Facts about Icewine are etched into the walls.
It’s a pretty quick tour and tasting, lasting about half an hour. Cost is $20 per person, or $5 for their Wine Club members. It is open year round, but it just seems a great fit for Icewine Festival time. This tour is offered daily, but times vary. Check Peller’s website for all the specifics.
The following events I haven’t been to yet, but they are on my list. Some are happening every weekend this month.
The first is at one of my favorite wineries – both for its wine, and its stylish, contemporary look. You guessed it, right?
Saturdays and Sundays in January, Stratus will be hosting “Dry is the New Sweet” – a tour and tutorial on their sweet wines. I admit, I am intrigued by the title. I’ve never been a sweet wine fan, but perhaps with a bit of dryness or acidity I may like them a bit more. I am sure I’m not using proper wine terminology, but you know what I mean? I never seem to give sweet wines a fair shake because I really, really, can’t stand super sweet things. After I have something that is cloyingly sweet, all I want is a bucket of salt. This is Stratus, though, so I’m sure it will be good.
Cost is $20 per person, plus tax and gratuity. Please call to book your spot.
Reif Estate Winery also has a recurring special event. Weekends in January, you can join in the Icewine Experience at their Sensory Wine Bar. Here you can enjoy a flight of four Icewines, paired with local culinary goodies. Cost is $30 per person, with 25% off if you are one of their wine club members. Reservations are not required, but they are recommended. This is offered Friday through Sunday all this month.
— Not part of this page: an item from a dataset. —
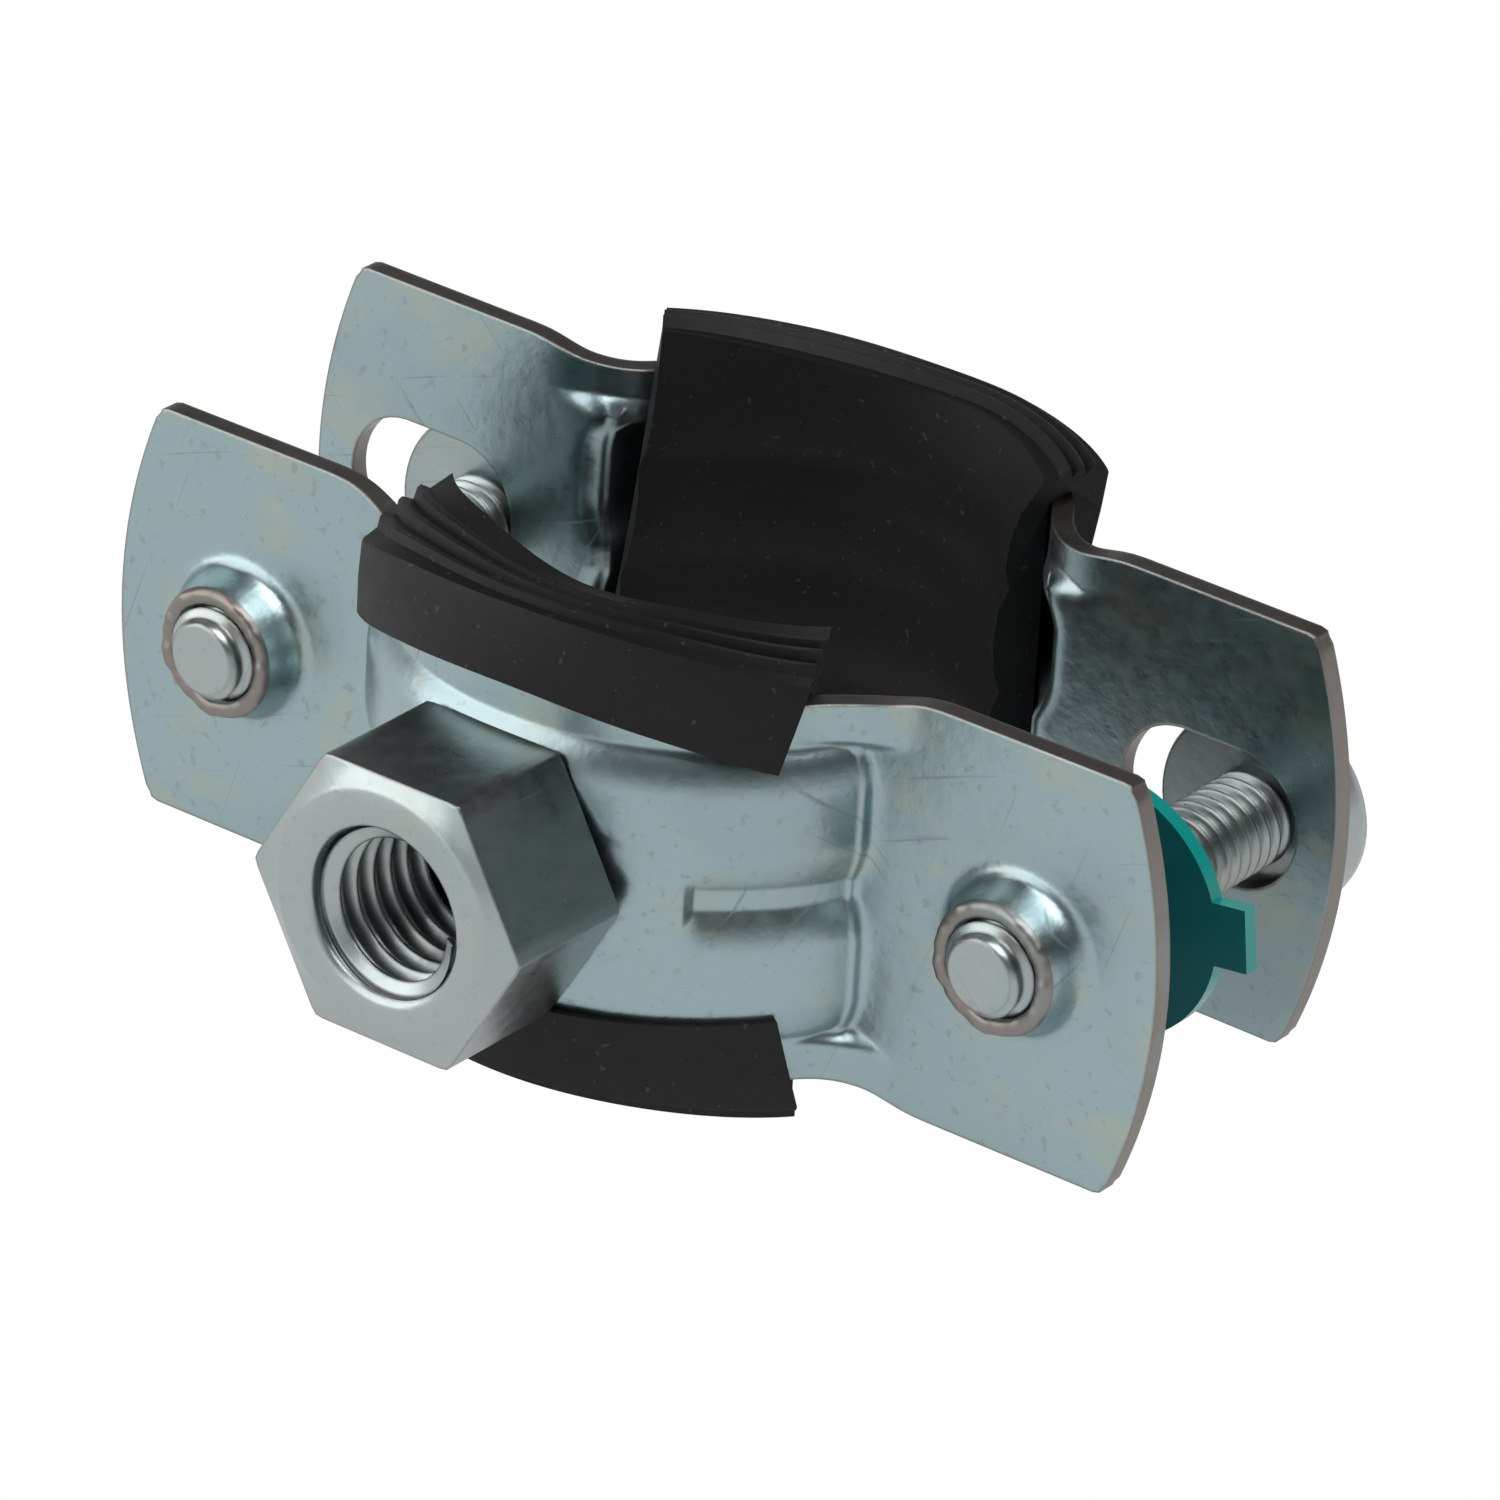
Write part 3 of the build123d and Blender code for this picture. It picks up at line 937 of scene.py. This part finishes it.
rear_upper = (
    (-56, -27, 4, 33, 63), (16.2, 14.9, 14.0, 13.7, 14.6), (14.2, 14.4, 14.0, 14.6, 15.9),
    (-45, -20, 4, 29, 55), (20.2, 19.4, 19.2, 19.2, 19.4), (13.6, 13.5, 13.3, 13.9, 14.7),
    (-45, -20, 4, 29, 56), (19.6, 19.4, 19.4, 19.4, 19.4), (8.4, 8.6, 8.7, 8.6, 8.4),
)
rear_lower = (
    (-54, -27, 6, 40, 80), (15.6, 14.5, 14.0, 14.2, 15.0), (15.2, 14.6, 14.4, 14.6, 15.4),
    (-44, -20, 4, 31, 62), (19.2, 19.0, 18.9, 19.0, 19.2), (13.2, 13.4, 13.4, 13.4, 13.8),
    (-44, -20, 4, 31, 62), (19.4, 19.4, 19.4, 19.4, 19.4), (8.4, 8.6, 8.7, 8.6, 8.4),
)
lining_piece(
    "rear_lining_rubber", "rear_lining", "rear_half", rear_upper, rear_lower, rear_place,
)

# %% [markdown]
# ## The studio
# A pale floor under the object, a white world for the camera, and two large soft
# lamps. Metal shows what stands round it, so the world that it reflects is not
# evenly white: it is bright along the horizon and dark overhead.

# %% World
world = bpy.data.worlds.new("studio")
scene.world = world
world.use_nodes = True
nodes, links = world.node_tree.nodes, world.node_tree.links
sky = nodes["Background"]
sky.inputs["Color"].default_value = (1, 1, 1, 1)
path = nodes.new("ShaderNodeLightPath")
seen_white = nodes.new("ShaderNodeMath")
seen_white.operation = "MAXIMUM"
links.new(path.outputs["Is Camera Ray"], seen_white.inputs[0])
links.new(path.outputs["Is Transmission Ray"], seen_white.inputs[1])
direction = nodes.new("ShaderNodeTexCoord")
parts = nodes.new("ShaderNodeSeparateXYZ")
links.new(direction.outputs["Generated"], parts.inputs[0])
horizon = nodes.new("ShaderNodeMapRange")
horizon.interpolation_type = "SMOOTHSTEP"
fade = {"From Min": 0.08, "From Max": 0.30, "To Min": 0.65, "To Max": 0.10}
for name, value in fade.items():
    horizon.inputs[name].default_value = value
links.new(parts.outputs[2], horizon.inputs["Value"])
level = nodes.new("ShaderNodeMapRange")
links.new(horizon.outputs[0], level.inputs["To Min"])
links.new(seen_white.outputs[0], level.inputs["Value"])
links.new(level.outputs[0], sky.inputs["Strength"])
print("world fades from", fade["To Min"], "at the horizon to", fade["To Max"], "overhead")

# %% [markdown]
# ## The floor
# The floor is a sheet of paper at the clamp's lowest point. The camera sees it
# plain white, as in a catalogue. Everything else sees paper that partly glows and
# is partly lit, and that fills the shaded undersides with light. It is the stage
# and no part of the object.

# %% Floor
floor = bpy.data.meshes.new("floor")
sketch = bmesh.new()
bmesh.ops.create_grid(sketch, x_segments=1, y_segments=1, size=2.0)
bmesh.ops.translate(sketch, vec=(0, 0, cad_box[0].z), verts=sketch.verts)
sketch.to_mesh(floor)
sketch.free()
floor_object = bpy.data.objects.new("floor", floor)
scene.collection.objects.link(floor_object)
paper = Material("floor_paper")
seen = paper.node("ShaderNodeLightPath")
glow = paper.node("ShaderNodeEmission", {}, out=0, Color=(1, 1, 1, 1), Strength=1.0)
plain = paper.node("ShaderNodeBsdfDiffuse", {}, out=0, Color=(0.85, 0.85, 0.85, 1))
blend = paper.node("ShaderNodeMixShader", {}, seen[0] * 0.6 + 0.40, plain, glow, out=0)
paper.feed(paper.tree.nodes["Material Output"].inputs["Surface"], blend)
floor.materials.append(paper.data)
print("floor at z =", cad_box[0].z)

# %% [markdown]
# ## The lamps
# Two softboxes light the clamp: one stands in front of it on the left, and one
# hangs overhead. Both are large for such a small object, so the highlights have
# soft edges.

# %% Lamps
def softbox(name, place, size, power):
    lamp = bpy.data.objects.new(name, bpy.data.lights.new(name, "AREA"))
    lamp.data.size = size
    lamp.data.energy = power
    lamp.location = place
    lamp.rotation_mode = "QUATERNION"
    lamp.rotation_quaternion = (-lamp.location).to_track_quat("-Z", "Y")
    scene.collection.objects.link(lamp)
    print(name, power, "W")


softbox("left_softbox", Vector((-0.55, -0.60, 0.34)), size=1.0, power=6.5)
softbox("top_softbox", Vector((0.25, -0.15, 0.85)), size=0.7, power=6.5)
scene.view_settings.view_transform = "Standard"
A visit to the Ice House Winery is also a great idea. These guys are Icewine specialists – it is all they produce – so they know their stuff. They have tours, tastings, and great suggestions for other uses. My favourite way is in cocktails, and they have an extensive list. They are also famous around here for their Icewine slushies, which are especially awesome on hot summer days. You can read a bit about my visit there in this post.
Small Talk Vineyards has some good stuff happening too. I love a good charcuterie board, and on January 9th and 23rd, they are having a Wine and Charcuterie Board pairing. Each board will be matched with wines from their wine library, current wines, an ice wine and a cider. From what I can see on their website, it looks like their winemaker, Angela Kasimos, will be there to talk about it. Tickets are $30 per person.
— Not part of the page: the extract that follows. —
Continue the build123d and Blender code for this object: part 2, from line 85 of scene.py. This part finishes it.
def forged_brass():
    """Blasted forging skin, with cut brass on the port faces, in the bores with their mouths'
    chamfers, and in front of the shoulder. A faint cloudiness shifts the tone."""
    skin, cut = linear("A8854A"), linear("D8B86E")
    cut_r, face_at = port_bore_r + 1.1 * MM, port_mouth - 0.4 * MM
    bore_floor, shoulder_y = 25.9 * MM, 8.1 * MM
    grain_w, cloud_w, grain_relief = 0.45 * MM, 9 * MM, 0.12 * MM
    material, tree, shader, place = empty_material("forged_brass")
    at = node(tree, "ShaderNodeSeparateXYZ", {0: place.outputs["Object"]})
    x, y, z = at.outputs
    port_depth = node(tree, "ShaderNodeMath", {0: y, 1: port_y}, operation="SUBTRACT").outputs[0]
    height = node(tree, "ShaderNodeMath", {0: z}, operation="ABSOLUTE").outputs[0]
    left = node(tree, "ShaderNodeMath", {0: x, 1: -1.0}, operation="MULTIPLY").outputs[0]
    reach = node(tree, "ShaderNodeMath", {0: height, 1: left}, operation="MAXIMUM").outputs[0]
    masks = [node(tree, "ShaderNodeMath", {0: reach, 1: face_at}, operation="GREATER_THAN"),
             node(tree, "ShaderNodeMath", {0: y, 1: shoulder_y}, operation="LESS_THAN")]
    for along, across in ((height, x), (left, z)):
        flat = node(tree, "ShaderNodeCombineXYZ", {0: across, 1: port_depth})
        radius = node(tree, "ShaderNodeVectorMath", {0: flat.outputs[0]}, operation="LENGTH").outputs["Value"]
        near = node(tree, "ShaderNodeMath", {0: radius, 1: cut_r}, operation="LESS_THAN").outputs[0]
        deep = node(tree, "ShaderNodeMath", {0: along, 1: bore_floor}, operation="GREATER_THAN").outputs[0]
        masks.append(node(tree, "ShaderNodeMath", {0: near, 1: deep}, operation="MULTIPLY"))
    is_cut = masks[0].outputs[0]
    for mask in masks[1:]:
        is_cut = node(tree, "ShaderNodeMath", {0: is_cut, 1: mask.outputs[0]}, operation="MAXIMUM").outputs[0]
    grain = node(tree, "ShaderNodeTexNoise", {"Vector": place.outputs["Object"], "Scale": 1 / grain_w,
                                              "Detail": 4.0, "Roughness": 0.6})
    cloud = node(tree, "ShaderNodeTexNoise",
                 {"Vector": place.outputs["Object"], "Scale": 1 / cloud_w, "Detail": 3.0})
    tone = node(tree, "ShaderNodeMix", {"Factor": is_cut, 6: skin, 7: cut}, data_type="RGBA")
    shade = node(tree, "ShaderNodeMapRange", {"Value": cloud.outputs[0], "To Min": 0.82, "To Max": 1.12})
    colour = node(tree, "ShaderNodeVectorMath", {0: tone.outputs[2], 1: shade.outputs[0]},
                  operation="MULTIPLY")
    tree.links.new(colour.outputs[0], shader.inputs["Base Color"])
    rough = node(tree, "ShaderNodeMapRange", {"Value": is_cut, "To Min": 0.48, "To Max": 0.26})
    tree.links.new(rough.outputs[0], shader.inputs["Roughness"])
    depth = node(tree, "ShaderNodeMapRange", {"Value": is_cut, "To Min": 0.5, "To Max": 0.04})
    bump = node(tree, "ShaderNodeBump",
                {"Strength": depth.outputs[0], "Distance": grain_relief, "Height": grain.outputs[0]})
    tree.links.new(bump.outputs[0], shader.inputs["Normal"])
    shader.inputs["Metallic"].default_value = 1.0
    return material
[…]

January 16th and 30th they are hosting a Bonfire with Icewine cocktails. Icewine shines in cocktails – add a bonfire, some food, and entertainment, and I’m in! Cost is $25 per person for this one. You must call and book a spot for either of these events, so check their website for the number.
Keep in mind that all of these events are in addition to what’s happening for the Icewine Festival, which kicks off next Friday, January 15th. All the details for it can be found here. Three weekends of celebration, and a whole lot of fun going on throughout the region.
The last winery event happening that I am going to mention isn’t about Icewine. Southbrook Vineyards is holding a Back Vintage Tasting next Saturday, January 16th. At this tasting, you will sample vintages dating as far back as Southbrook‘s first year – 1991. There will be four samples, all matched with a tapas style dish. Tickets are $35, with your choice of three tasting times at 2, 4, and 6pm. You must book in advance, so call or email to reserve your place.
(Gosh my hair was short last year. Anyway.)
So there’s a lot going on, right? What a great way to spend January. Over the next couple of weeks I’ll be posting about my Icewine adventures. Let me know which ones you’re going to! Perhaps we can raise a glass together.